Placenta previa always sounds like a horrible breakfast cereal to me. Ok kids, let me pour you a bowl of placenta previa! Now with marshmallows!
In reality, it is the location of the placenta in regard to the cervix. Normally, the placenta is on the top or sides of the uterus. In a previa it is near / touching, partially covering, or completely covering the cervix.
Affecting approximately .5% of pregnancies, it is one of the most common causes of painless bleeding in the third trimester.
Why is placenta previa bad?
Generally speaking, the cervix is the airlock between the baby and the outside world. When the placenta obstructs that exit, it causes a lot of problems.
As the cervix thins and dilates, the placenta loses its attachment to the uterine wall in that area. When this happens, blood vessels tear and results in bleeding. The lower portions of the uterus are less adept at contracting and restricting those vessels. Uncontrolled bleeding is rarely a cause of celebration.
Like usual, nobody knows for sure what causes placenta previa in most cases.
Also like usual, the list of risk factors includes three of the horsemen of the pregpocolypse:
- Advanced maternal age
- Multiple gestation
Additional risk factors include:
- Multipara (having had many pregnancies) – especially close together
- Previous previa
- Previous uterine or cervical surgery (including cesarean section)
- Cocaine use
Most previas are diagnosed during routine ultrasounds during the second trimester. At that point you will be given information about the degree of the previa.
- Marginal – The placenta is very close to, or touching, the cervix.
- Partial – The placenta is covering part of the cervix.
- Complete – The placenta is totally obstructing the cervix.
More recently, doctors have begun to use only two descriptors, major and minor.
Here is the good news! Most previas diagnosed in the second trimester – especially marginal and partial ones – resolve themselves.
84% of complete previas and 98% of marginal previas will have resolved by ~28 weeks.
The way I was told to envision it was with the uterus as a balloon. If you blow a balloon up just a little and put a dot on it near the bottom, the dot will move further from the stem of the balloon as it continues to expand.

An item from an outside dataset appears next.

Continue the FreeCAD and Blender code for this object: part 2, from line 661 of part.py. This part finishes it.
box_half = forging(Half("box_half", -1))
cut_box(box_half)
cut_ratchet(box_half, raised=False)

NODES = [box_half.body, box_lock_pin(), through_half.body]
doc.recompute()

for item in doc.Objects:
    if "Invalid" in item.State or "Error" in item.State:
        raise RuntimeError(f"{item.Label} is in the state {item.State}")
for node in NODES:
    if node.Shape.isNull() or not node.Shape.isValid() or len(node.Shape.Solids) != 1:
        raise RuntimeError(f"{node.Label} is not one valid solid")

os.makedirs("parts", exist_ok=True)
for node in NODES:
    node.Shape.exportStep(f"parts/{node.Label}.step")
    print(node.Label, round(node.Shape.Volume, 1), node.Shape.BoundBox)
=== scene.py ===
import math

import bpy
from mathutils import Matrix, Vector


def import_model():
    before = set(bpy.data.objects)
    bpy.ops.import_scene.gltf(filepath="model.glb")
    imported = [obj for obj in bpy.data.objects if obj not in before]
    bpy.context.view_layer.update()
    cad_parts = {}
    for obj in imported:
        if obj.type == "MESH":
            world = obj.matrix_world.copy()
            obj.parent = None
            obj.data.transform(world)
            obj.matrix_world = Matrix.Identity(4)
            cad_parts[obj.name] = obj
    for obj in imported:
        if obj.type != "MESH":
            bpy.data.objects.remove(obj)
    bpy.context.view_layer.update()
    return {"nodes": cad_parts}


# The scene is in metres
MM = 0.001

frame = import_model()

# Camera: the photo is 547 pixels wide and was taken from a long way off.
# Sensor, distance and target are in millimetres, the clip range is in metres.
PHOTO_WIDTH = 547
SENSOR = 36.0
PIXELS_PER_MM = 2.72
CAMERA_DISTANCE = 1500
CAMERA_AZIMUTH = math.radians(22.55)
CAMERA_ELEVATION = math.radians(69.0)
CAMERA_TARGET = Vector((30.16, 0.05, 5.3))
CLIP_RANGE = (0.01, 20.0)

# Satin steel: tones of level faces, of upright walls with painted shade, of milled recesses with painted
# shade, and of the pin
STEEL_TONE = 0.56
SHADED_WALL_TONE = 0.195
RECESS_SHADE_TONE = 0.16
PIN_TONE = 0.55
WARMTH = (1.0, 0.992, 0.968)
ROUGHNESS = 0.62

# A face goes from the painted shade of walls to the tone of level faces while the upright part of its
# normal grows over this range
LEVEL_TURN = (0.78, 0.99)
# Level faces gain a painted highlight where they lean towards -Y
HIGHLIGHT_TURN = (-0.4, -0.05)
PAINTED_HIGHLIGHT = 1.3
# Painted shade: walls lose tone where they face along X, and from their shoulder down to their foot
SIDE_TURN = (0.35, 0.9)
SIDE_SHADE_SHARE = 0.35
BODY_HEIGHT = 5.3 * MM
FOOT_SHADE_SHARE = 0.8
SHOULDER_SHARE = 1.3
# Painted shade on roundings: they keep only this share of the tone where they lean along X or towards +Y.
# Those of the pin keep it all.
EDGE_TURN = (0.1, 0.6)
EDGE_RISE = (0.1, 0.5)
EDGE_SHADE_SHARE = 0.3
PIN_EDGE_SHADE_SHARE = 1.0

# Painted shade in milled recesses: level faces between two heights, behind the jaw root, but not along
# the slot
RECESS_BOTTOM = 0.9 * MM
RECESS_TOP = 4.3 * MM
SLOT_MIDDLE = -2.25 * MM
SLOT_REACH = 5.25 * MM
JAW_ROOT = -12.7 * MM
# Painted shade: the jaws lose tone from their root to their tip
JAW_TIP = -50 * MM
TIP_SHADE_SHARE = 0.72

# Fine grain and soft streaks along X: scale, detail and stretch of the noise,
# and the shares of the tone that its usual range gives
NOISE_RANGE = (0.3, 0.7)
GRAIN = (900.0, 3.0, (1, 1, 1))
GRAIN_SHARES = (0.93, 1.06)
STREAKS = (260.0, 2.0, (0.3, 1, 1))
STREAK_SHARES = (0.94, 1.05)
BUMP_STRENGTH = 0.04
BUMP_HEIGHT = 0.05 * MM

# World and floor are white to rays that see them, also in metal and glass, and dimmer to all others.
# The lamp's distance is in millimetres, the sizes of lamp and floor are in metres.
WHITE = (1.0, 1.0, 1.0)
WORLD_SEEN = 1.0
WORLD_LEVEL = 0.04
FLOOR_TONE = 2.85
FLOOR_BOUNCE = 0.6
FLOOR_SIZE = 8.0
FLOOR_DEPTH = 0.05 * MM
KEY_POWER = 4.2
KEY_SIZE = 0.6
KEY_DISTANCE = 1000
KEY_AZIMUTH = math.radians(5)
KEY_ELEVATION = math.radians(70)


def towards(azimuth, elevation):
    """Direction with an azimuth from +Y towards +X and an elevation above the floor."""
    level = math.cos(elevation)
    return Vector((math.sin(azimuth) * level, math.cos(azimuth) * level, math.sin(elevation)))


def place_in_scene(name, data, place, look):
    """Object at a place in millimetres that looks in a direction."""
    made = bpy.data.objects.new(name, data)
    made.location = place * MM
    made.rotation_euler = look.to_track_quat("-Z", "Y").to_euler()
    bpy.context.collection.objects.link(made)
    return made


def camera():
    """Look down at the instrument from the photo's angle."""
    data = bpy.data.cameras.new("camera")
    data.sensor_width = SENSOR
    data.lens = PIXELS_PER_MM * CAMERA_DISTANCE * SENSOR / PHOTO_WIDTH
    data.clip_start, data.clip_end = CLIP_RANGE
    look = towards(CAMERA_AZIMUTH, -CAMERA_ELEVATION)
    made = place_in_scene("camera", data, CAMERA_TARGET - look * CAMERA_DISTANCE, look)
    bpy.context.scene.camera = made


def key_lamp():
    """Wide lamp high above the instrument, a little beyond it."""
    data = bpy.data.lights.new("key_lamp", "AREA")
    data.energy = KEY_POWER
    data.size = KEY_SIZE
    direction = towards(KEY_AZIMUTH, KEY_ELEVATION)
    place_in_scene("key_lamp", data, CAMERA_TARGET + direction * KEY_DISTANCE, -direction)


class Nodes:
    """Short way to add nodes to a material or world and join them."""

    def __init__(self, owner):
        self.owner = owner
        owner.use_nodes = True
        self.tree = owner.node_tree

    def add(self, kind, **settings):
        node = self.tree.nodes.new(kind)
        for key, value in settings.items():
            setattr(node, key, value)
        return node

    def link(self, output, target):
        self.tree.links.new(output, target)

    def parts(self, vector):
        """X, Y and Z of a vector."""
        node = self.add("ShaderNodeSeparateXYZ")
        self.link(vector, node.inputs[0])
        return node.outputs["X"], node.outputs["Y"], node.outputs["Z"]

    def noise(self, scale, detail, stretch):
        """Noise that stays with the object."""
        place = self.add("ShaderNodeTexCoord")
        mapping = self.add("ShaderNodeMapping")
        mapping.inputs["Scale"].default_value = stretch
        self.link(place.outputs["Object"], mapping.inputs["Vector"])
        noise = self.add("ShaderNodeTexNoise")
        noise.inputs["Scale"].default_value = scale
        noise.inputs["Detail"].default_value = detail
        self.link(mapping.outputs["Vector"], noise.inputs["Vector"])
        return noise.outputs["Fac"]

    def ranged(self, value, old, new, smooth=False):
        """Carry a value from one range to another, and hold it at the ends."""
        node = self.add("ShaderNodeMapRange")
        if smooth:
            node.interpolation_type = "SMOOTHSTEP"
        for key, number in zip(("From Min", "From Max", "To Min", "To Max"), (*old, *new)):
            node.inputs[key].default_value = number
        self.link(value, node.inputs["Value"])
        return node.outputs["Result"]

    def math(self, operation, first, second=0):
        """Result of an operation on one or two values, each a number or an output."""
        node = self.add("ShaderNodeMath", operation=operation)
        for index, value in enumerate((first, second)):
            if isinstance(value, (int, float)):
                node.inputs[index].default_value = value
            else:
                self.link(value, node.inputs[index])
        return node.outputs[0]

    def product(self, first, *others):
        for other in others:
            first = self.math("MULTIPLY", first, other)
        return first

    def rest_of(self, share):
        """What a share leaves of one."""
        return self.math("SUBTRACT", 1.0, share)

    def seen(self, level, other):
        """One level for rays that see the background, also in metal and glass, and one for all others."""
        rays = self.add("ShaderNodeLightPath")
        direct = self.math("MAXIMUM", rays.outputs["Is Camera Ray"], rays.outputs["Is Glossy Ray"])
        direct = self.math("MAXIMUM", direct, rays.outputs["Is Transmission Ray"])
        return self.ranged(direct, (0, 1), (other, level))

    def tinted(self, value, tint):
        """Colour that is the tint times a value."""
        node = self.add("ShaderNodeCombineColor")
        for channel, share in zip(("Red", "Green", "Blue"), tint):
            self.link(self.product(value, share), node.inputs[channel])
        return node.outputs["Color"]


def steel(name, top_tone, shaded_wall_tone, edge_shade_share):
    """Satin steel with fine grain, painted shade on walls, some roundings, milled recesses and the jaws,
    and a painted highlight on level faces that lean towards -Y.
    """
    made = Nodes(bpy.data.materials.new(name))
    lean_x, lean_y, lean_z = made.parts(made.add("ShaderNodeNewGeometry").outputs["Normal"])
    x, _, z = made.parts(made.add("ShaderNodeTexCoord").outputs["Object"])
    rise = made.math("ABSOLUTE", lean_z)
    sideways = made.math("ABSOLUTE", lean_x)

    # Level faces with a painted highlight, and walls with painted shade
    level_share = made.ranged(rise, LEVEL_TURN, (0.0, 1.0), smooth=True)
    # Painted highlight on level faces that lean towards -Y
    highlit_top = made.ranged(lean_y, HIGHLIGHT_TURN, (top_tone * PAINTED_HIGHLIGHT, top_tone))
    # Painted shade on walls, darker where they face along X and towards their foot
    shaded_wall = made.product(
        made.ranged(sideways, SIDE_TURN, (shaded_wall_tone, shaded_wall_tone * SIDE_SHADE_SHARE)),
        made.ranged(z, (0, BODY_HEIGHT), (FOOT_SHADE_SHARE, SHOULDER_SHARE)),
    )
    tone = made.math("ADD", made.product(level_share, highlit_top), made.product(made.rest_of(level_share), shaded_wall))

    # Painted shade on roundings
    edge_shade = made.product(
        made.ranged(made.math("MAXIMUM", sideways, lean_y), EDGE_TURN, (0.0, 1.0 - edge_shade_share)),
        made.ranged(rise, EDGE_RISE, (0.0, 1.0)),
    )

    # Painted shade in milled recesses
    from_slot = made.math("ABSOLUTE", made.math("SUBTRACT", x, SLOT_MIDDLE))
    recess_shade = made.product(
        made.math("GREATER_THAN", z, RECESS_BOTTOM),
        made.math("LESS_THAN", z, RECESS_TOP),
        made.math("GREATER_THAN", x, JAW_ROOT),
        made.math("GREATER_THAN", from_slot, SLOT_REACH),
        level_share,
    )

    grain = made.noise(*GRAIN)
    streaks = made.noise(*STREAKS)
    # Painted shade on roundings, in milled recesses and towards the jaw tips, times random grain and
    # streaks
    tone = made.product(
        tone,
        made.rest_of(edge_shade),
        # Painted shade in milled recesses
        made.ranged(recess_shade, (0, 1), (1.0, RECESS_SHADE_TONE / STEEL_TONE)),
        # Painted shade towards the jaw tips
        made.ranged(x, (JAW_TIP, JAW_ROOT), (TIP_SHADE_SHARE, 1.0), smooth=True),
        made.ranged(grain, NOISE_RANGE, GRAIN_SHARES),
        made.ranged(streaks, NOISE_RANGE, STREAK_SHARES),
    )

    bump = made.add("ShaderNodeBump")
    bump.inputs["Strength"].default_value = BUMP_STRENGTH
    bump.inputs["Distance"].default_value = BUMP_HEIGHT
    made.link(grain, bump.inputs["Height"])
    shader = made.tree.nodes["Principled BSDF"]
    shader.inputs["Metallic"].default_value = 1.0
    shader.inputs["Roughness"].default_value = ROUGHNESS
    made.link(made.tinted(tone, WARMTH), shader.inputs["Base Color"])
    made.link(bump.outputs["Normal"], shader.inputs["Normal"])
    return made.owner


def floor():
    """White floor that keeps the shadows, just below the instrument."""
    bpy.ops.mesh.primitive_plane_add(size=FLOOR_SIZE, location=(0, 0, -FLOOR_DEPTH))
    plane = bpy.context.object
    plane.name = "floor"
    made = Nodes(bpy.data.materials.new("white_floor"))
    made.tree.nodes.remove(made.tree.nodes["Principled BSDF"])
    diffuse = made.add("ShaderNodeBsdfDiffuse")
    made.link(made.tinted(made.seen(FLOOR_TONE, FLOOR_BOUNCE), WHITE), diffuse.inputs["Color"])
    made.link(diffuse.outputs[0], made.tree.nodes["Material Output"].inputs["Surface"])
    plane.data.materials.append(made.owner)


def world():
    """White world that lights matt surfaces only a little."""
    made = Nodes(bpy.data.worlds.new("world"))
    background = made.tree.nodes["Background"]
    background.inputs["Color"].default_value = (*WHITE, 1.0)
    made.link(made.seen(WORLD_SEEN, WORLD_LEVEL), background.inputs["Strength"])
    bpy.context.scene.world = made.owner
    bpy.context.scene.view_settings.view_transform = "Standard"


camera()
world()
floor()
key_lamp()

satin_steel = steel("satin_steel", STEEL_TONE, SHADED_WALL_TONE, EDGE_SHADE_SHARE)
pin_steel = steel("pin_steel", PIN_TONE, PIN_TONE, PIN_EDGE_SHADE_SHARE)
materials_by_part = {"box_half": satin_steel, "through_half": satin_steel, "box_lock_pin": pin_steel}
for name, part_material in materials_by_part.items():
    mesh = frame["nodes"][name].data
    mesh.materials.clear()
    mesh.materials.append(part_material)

You will have a follow up ultrasound later in your pregnancy to confirm that the placenta has moved away from your cervix.
In the meantime, you may be put on “pelvic rest,” especially if you have had bleeding. This is mostly a polite way of saying no sex.
My midwife did explicitly say, “nothing inside your vagina, other stuff is ok.” *WINK* *WINK*
In cases of more severe bleeding you may be put on more strict versions of bed rest.
The biggest risks come from the onset of labor. In the case of a marginal previa you may be able to deliver vaginally. In partial or complete previas a cesarean is indicated.
If you are one of the unlucky few for whom the placenta has some sort of unhealthy fondness for your the cervix, preventing labor will be the utmost priority. Therefore, you will likely undergo a routine cesarean section around 36 – 37 weeks.
If you begin bleeding heavily, there is distress in the fetus, or there is evidence of preterm labor, you will deliver earlier.
The scary shit
The risks in the event of major bleeding are similar to that of a placental abruption. Maternal blood loss, postpartum hemorrhage, premature birth, and stillbirth.
Unlike in an abruption scenario, you will know you are at risk and be monitored closely.
Intrauterine Growth Restriction (IUGR) is another potential complication, occurring in approximately 15% of cases and leading to low birth weight.
If you are diagnosed with placenta previa in the 2nd trimester, don’t panic. I remember my doctor warning me, “don’t Google this.” But since you are here, I’m guessing it’s too late for that. So let me reassure you…
Almost all previas of all severities will resolve themselves long before they are an issue.
And again for those in the back: Almost all previas of all severities will resolve themselves long before they are an issue.
If it doesn’t, you will likely be scheduled for an early-term c-section and monitored closely for any bleeding or issues with the baby.